LA QUESTIONE È UN’ALTRA – Il punto focale è in verità un altro: se si vorrà continuare pervicacemente su questa strada, e, cioè, delle ‘analisi e di studi sui fanghi’ pilotate – e non realizzate secondo tutte le prescrizioni di legge – si addiverrà all’ennesimo scontro con gli ambientalisti e non solo, che hanno a cuore le sorti di tutti i cittadini e non di una sola parte; denunce ed esposti si sono accavallati innumerevoli in questi anni e le cronache dei tribunali ne sono piene.
I DRAGAGGI E IL RISCHIO IDROGEOLOGICO – Cosa ‘c’azzecca’ quello che dovrebbe essere il normale dragaggio di un porto (qualora fosse pianificato regolarmente ogni tot. di anni, cosa che in Sicilia non accade quasi mai, basti vedere in che condizione sono i porti di: Marinella di Selinunte, Porto Palo di Menfi, per citare solo i più vicini a Mazara, ecc.) con il rischio idrogeologico?

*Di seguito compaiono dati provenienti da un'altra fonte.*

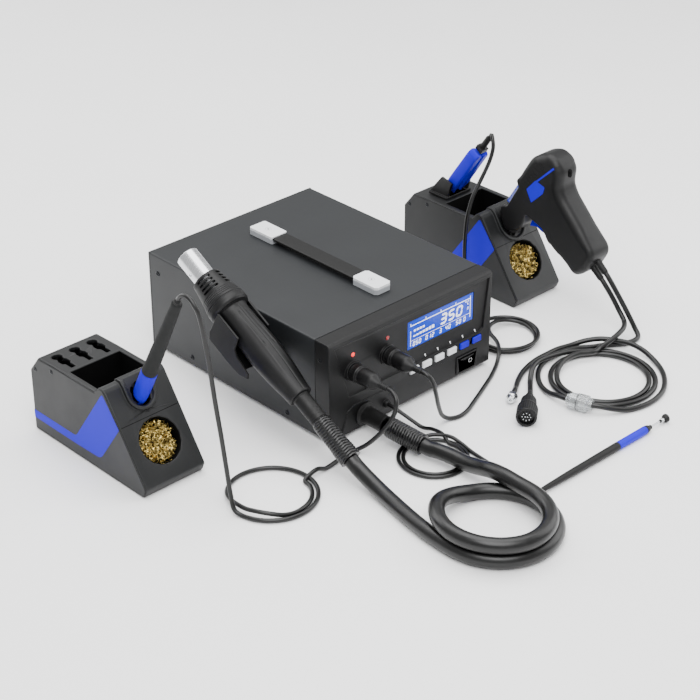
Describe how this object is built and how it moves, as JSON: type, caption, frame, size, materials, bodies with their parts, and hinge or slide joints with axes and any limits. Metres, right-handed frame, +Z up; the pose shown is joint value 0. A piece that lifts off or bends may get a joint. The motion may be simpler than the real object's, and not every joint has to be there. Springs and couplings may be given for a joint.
{
  "type": "hot air rework station",
  "caption": "Box-shaped hot air rework station with a cradled handpiece on a coiled hose, soldering iron, vacuum pen, hot tweezers and desoldering gun on sloped holders.",
  "frame": {"origin": "on the bench, under the middle of the space that the rigid pieces take up, cords left out", "axes": "+Z up, +Y from the front panel to the rear panel, +X to the right as the user faces the front panel"},
  "size_m": [0.598, 0.5491, 0.216],
  "materials": {
    "case_paint": "charcoal powder coat",
    "black_moulding": "fine grained black ABS",
    "grey_moulding": "satin dark grey ABS",
    "blue_moulding": "satin blue ABS",
    "white_moulding": "satin white ABS",
    "display_lens": "backlit blue display behind a clear lens",
    "black_rubber": "matt rubber",
    "hose_rubber": "smooth silicone hose and cord jacket",
    "bright_steel": "bright stainless steel",
    "nickel": "nickel plated brass",
    "brass_wool": "curled brass turnings",
    "ceramic": "ceramic heater core",
    "board_green": "glass-epoxy board",
    "core_iron": "laminated iron and copper winding",
    "pump_metal": "diaphragm air pump body",
    "clear_blue": "clear blue filter tube",
    "clear_white": "clear filter housing"
  },
  "bodies": {
    "station": {"case_cover": "case_paint", "base_tray": "case_paint", "rear_panel": "case_paint", "mains_inlet": "black_moulding", "front_bezel": "black_moulding", "display_window": "display_lens", "switch_frame": "black_moulding", "hose_port": "black_rubber", "strap_cap_front": "white_moulding", "strap_cap_rear": "white_moulding", "carry_strap": "black_rubber", "control_board": "board_green", "transformer": "core_iron", "air_pump": "pump_metal", "gun_cradle": "black_moulding", "air_hose": "hose_rubber", "spring_station": "black_rubber", "stand_1_shell": "grey_moulding", "stand_1_wool": "brass_wool", "stand_2_shell": "grey_moulding", "stand_2_wool": "brass_wool", "iron_lead": "hose_rubber", "iron_plug": "black_moulding", "pen_body": "blue_moulding", "pen_hose": "hose_rubber", "tweezer_hinge": "black_rubber", "tweezer_cradle": "black_moulding", "tweezer_lead": "hose_rubber", "tweezer_plug": "black_moulding", "desolder_shell": "black_moulding", "desolder_filter_tube": "clear_blue", "desolder_cable": "hose_rubber", "desolder_air_line": "hose_rubber", "desolder_plug": "black_moulding", "inline_filter": "clear_white", "luer_fitting": "nickel", "foot_1": "black_rubber", "foot_2": "black_rubber", "foot_3": "black_rubber", "foot_4": "black_rubber"},
    "handpiece": {"heater_tube": "bright_steel", "heater_core": "ceramic", "vent_collar": "black_moulding", "handpiece_shell_left": "black_moulding", "handpiece_shell_right": "black_moulding", "hose_guard": "black_rubber"},
    "iron": {"iron_barrel": "bright_steel", "iron_grip": "blue_moulding", "iron_handle": "grey_moulding", "iron_lead_upper": "hose_rubber"},
    "tweezer_left": {"tweezer_arm_left": "blue_moulding"},
    "tweezer_right": {"tweezer_arm_right": "blue_moulding"},
    "trigger": {"desolder_trigger": "blue_moulding"},
    "rocker": {"power_rocker": "black_moulding"},
    "key_1": {"key_1": "white_moulding"},
    "key_2": {"key_2": "white_moulding"},
    "key_3": {"key_3": "white_moulding"},
    "key_4": {"key_4": "white_moulding"},
    "key_5": {"key_5": "blue_moulding"},
    "key_6": {"key_6": "blue_moulding"}
  },
  "joints": [
    {"name": "key_1_press", "type": "slide", "parent": "station", "child": "key_1", "axis": [0, 1, 0], "range_m": [0, 0.001], "stiffness_N_per_m": 200},
    {"name": "key_2_press", "type": "slide", "parent": "station", "child": "key_2", "axis": [0, 1, 0], "range_m": [0, 0.001], "stiffness_N_per_m": 200},
    {"name": "key_3_press", "type": "slide", "parent": "station", "child": "key_3", "axis": [0, 1, 0], "range_m": [0, 0.001], "stiffness_N_per_m": 200},
    {"name": "key_4_press", "type": "slide", "parent": "station", "child": "key_4", "axis": [0, 1, 0], "range_m": [0, 0.001], "stiffness_N_per_m": 200},
    {"name": "key_5_press", "type": "slide", "parent": "station", "child": "key_5", "axis": [0, 1, 0], "range_m": [0, 0.001], "stiffness_N_per_m": 200},
    {"name": "key_6_press", "type": "slide", "parent": "station", "child": "key_6", "axis": [0, 1, 0], "range_m": [0, 0.001], "stiffness_N_per_m": 200},
    {"name": "rocker_tilt", "type": "hinge", "parent": "station", "child": "rocker", "pos_m": [0.082, -0.0359, 0.0185], "axis": [-1, 0, 0], "range_deg": [0, 20]},
    {"name": "handpiece_lift", "type": "slide", "parent": "station", "child": "handpiece", "axis": [0, -0.481, 0.8767], "range_m": [0, 0.045]},
    {"name": "iron_lift", "type": "slide", "parent": "station", "child": "iron", "axis": [0, -0.4587, 0.8886], "range_m": [0, 0.055]},
    {"name": "tweezer_left_squeeze", "type": "hinge", "parent": "station", "child": "tweezer_left", "pos_m": [0.257, 0.11557, 0.15157], "axis": [0, -0.832, -0.5548], "range_deg": [0, 2.5], "stiffness_Nm_per_rad": 0.4},
    {"name": "tweezer_right_squeeze", "type": "hinge", "parent": "station", "child": "tweezer_right", "pos_m": [0.261, 0.11557, 0.15157], "axis": [0, 0.832, 0.5548], "range_deg": [0, 2.5], "stiffness_Nm_per_rad": 0.4},
    {"name": "trigger_pull", "type": "slide", "parent": "station", "child": "trigger", "axis": [0, -0.4, 0.9165], "range_m": [0, 0.003], "stiffness_N_per_m": 400}
  ],
  "couplings": [
    {"joint": "tweezer_right_squeeze", "follows": "tweezer_left_squeeze", "ratio": 1}
  ]
}
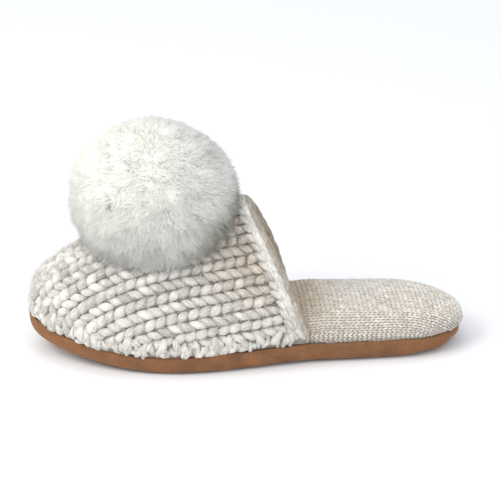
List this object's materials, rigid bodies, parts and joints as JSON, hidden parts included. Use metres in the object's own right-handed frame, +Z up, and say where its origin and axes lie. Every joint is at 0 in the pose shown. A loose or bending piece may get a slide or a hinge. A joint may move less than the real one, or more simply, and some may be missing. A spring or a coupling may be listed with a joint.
{
  "type": "slipper",
  "caption": "Left mule slipper: chunky knitted upper with a large fur pompom, thick knit-covered footbed and a turned-up suede sole, open at the heel.",
  "frame": {"origin": "on the floor under the middle of the heel, on the flat of the sole", "axes": "+X towards the heel end (the toe points along -X), -Y to the outer side of the foot, +Z up"},
  "size_m": [0.2534, 0.1033, 0.1406],
  "materials": {
    "suede": "tan brown suede, napped",
    "fine_knit": "fine heather beige knit",
    "chunky_knit": "off-white chunky wool knit",
    "fur": "off-white fur"
  },
  "bodies": {
    "root": {"sole": "suede", "footbed": "fine_knit", "upper": "chunky_knit", "pompom": "fur"}
  },
  "joints": []
}
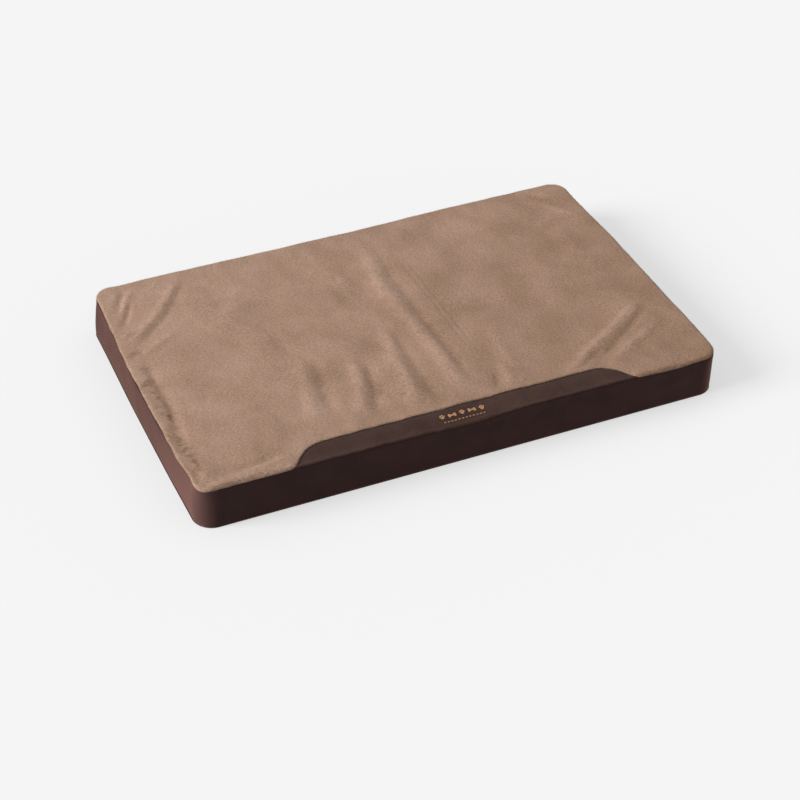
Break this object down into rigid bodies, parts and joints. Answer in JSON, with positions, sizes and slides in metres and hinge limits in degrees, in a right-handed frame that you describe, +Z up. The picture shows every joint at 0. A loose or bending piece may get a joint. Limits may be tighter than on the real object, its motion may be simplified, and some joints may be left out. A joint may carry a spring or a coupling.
{
  "type": "pet cushion bed",
  "caption": "Flat rectangular pet mattress: foam core in a zipped box cover with plush top, woven front insert, fabric side band and rear coil zip.",
  "frame": {"origin": "middle of the underside of the cushion, on the floor", "axes": "+X along the long side to the right, +Y towards the rear zip, +Z up; the woven insert is at the -Y side"},
  "size_m": [0.8, 0.5044, 0.07],
  "materials": {
    "foam": "open-cell foam",
    "liner": "thin non-woven",
    "plush": "short-pile plush",
    "insert_weave": "dense plain weave",
    "band_weave": "dense twill weave",
    "base_fabric": "coated weave with grip dots",
    "thread": "embroidery thread",
    "zip_tape": "woven tape",
    "zip_coil": "nylon monofilament",
    "label_satin": "satin ribbon",
    "slider_metal": "dark nickel plated"
  },
  "bodies": {
    "bed": {"foam_core": "foam", "liner_top": "liner", "liner_base": "liner", "top_panel": "plush", "front_insert": "insert_weave", "emblem": "thread", "side_band": "band_weave", "rear_band_upper": "band_weave", "rear_band_lower": "band_weave", "base_panel": "base_fabric", "zip_tape_upper": "zip_tape", "zip_tape_lower": "zip_tape", "zip_coil_upper": "zip_coil", "zip_coil_lower": "zip_coil", "zip_end_tab_left": "band_weave", "zip_end_tab_right": "band_weave", "care_label": "label_satin"},
    "slider": {"zip_slider": "slider_metal"},
    "puller": {"zip_puller": "slider_metal"}
  },
  "joints": [
    {"name": "zip_slide", "type": "slide", "parent": "bed", "child": "slider", "axis": [1, 0, 0], "range_m": [0, 0.646]},
    {"name": "puller_hinge", "type": "hinge", "parent": "slider", "child": "puller", "pos_m": [-0.323, 0.2525, 0.0326], "axis": [0, 0, 1], "range_deg": [0, 180]}
  ]
}
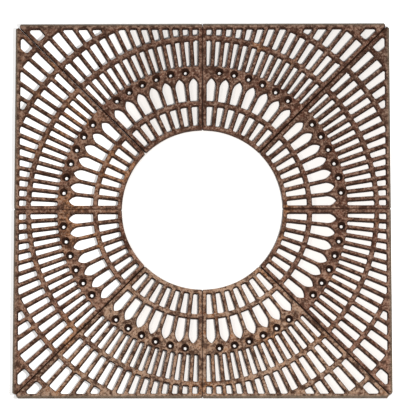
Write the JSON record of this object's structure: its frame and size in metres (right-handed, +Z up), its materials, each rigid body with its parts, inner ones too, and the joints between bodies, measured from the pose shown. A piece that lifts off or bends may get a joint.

Boh? Qui da decenni si assiste al reperimento di fondi pubblici con le più svariate scuse e provenienti dai ministeri più strani. Il dragaggio dei porti in Italia di chi è competenza? Del ministero dell’Ambiente o del ministero per le Infrastrutture e i Trasporti? E allora che c’entra il primo finanziamento per ‘il dragaggio’, ottenuto dall’allora ministro dell’Ambiente, Stefania Prestigiacomo, strombazzato per mari e per monti – attribuendosene i meriti per due lustri – dall’ex sindaco Cristaldi? Forse che nel resto d’Italia i fanghi ed i sedimenti di vario genere vengono tolti coi soldi del ministero per l’Ambiente? La Regione Sicilia ad oggi tace e, quando parla, fissa date di intervento che regolarmente vengono smentite dai fatti. Tra le decine e decine ricordiamo questa promessa pubblicata dal Giornale di Sicilia il 22/6/2017: “L’assessore regionale al territorio e ambiente, Maurizio Croce, è rassicurante. «I lavori inizieranno presto – dice -. Si è perduto del tempo perché il Dipartimento Ambiente ha dovuto esaminare la valutazione ambientale della colmata B che ha fatto il comune di Mazara. Ora il Dipartimento è pronto per effettuare il provvedimento di inizio dei lavori. Ormai non c’è più niente da valutare o da esaminare. Tutto è stato fatto. Finalmente il porto di Mazara verrà dragato». Sono passati altri due anni da allora.
SOIL WASHING? NON È PIÙ NECESSARIO – Tale soluzione (ne avevamo parlato in questo articolo) era stata prospettata recentemente, (a fine dicembre 2018) da Giorgio Randazzo, referente ed ex candidato a sindaco di Mazara della Lega, ma pare che non abbia avuto alcun seguito. In Emilia Romagna tale tecnica è già stata usata con successo da anni e buona parte del materiale recuperato è stato venduto per altri usi, abbattendo così i costi complessivi dei vari dragaggi portuali e proteggendo, allo stesso tempo, i litorali romagnoli. Se i fanghi però, saranno classificati realmente in ‘CLASSE A’ potranno anche essere sversati in mare e, quindi, amen e fine di questa odissea.